Data mining tasks are generally divided into
Predictive tasks
to predict the value of a particular attribute based on the values of other attributes.
Attribute to be predicted - target or dependent variables.
Attributes used for making the prediction - explanatory or independent variables
Descriptive tasks
to derive patterns (correlations, trends, clusters, trajectories, and anomalies) that summarize the underlying relationships in data.
It is exploratory in nature
It requires postprocessing techniques to validate and explain the results
Core data mining tasks
Predictive Modeling
Association Analysis
Cluster Analysis
Anomaly Detection
Predictive Modeling
task of building a model for the target variable as a function of the explanatory variables.
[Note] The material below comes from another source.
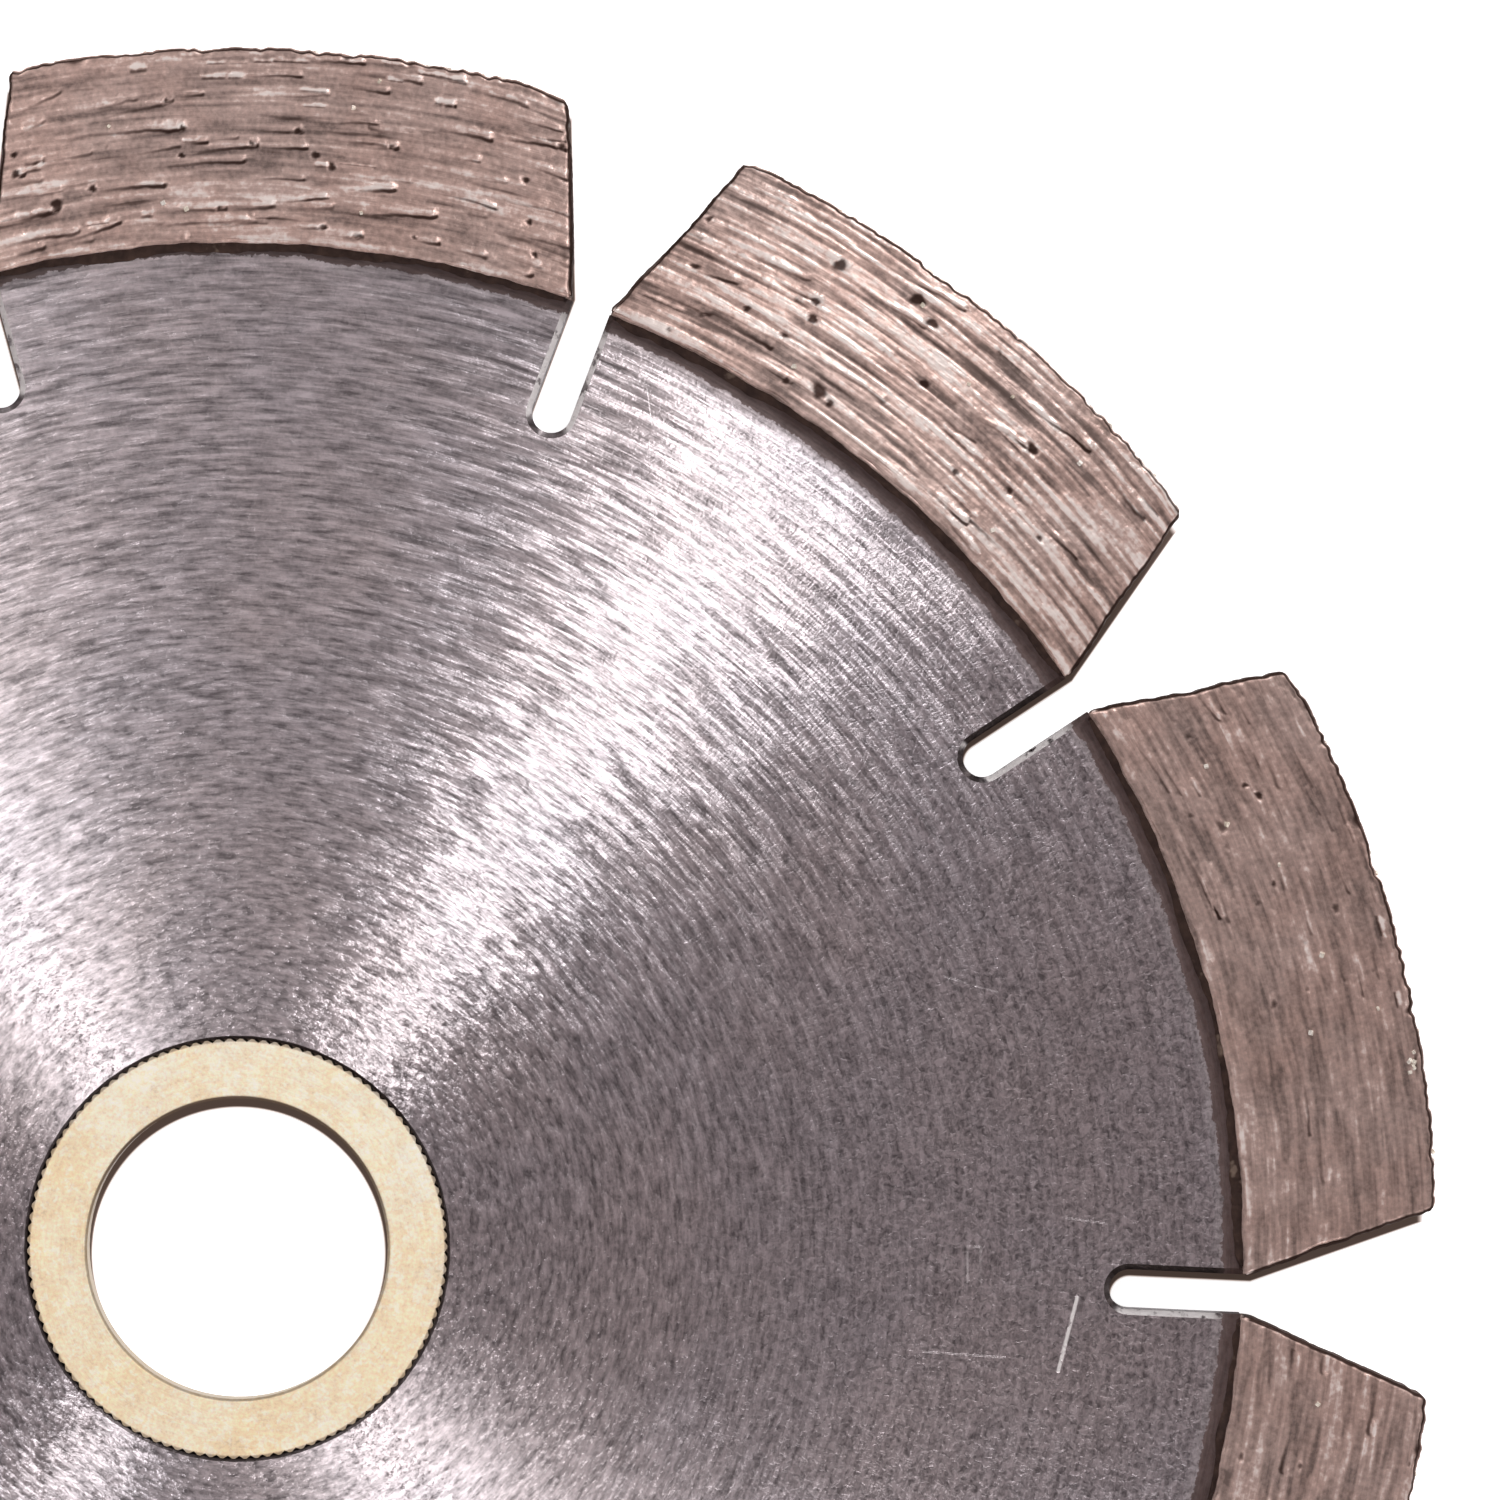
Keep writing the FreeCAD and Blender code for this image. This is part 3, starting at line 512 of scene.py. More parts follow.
def sample(grid, i, j):
    """Bilinear lookup, wrapping round."""
    n, k = grid.shape
    i0, j0 = np.floor(i).astype(int), np.floor(j).astype(int)
    fi, fj = i - i0, j - j0
    a = grid[i0 % n, j0 % k] * (1 - fj) + grid[i0 % n, (j0 + 1) % k] * fj
    b = grid[(i0 + 1) % n, j0 % k] * (1 - fj) + grid[(i0 + 1) % n, (j0 + 1) % k] * fj
    return a * (1 - fi) + b * fi


def spaced(half, step, rounding, n_round=4):
    """Positions from -half to half, closer together near both ends, where the edges are rounded."""
    start = -half + rounding * (1 - np.cos(np.linspace(0, math.pi / 2, n_round + 1)))
    inner = np.linspace(-half + rounding, half - rounding, max(2, int(round((2 * half - 2 * rounding) / step)) + 1))
    end = -start[::-1]
    return np.concatenate([start[:-1], inner, end[1:]])


def box_lattice(a, b, c):
    """The outside of a lattice with positions a, b and c along three axes: points and quads that face outwards, closed."""
    na, nb, nc = len(a), len(b), len(c)
    index = -np.ones((na, nb, nc), int)
    shell = np.zeros((na, nb, nc), bool)
    shell[0], shell[-1] = True, True
    shell[:, 0], shell[:, -1] = True, True
    shell[:, :, 0], shell[:, :, -1] = True, True
    where = np.argwhere(shell)
    index[tuple(where.T)] = np.arange(len(where))
    points = np.stack([a[where[:, 0]], b[where[:, 1]], c[where[:, 2]]], 1)

    def quads(grid, flip):
        q = np.stack([grid[:-1, :-1], grid[1:, :-1], grid[1:, 1:], grid[:-1, 1:]], -1).reshape(-1, 4)
        return q[:, ::-1] if flip else q

    faces = [
        quads(index[:, :, -1], False), quads(index[:, :, 0], True),
        quads(index[-1, :, :], False), quads(index[0, :, :], True),
        quads(index[:, -1, :], True), quads(index[:, 0, :], False),
    ]
    return points, np.concatenate(faces), where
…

Two types of predictive tasks
Regression
used for continuous target variables
Classification
used for discrete/categorical target variables
Example:
Predicting disease of a patient
Association Analysis
used to discover patterns that describe strongly associated features in the data.
Example
Identifying products bought together
Cluster Analysis
used to identify groups of closely related observations
Example
Grouping articles to the related topics
Anomaly Detection
task of identifying observations whose characteristics are significantly different from the rest of the data.
A good anomaly detector must have a high detection rate and a low false alarm rate.
Example
Detecting credit card fraud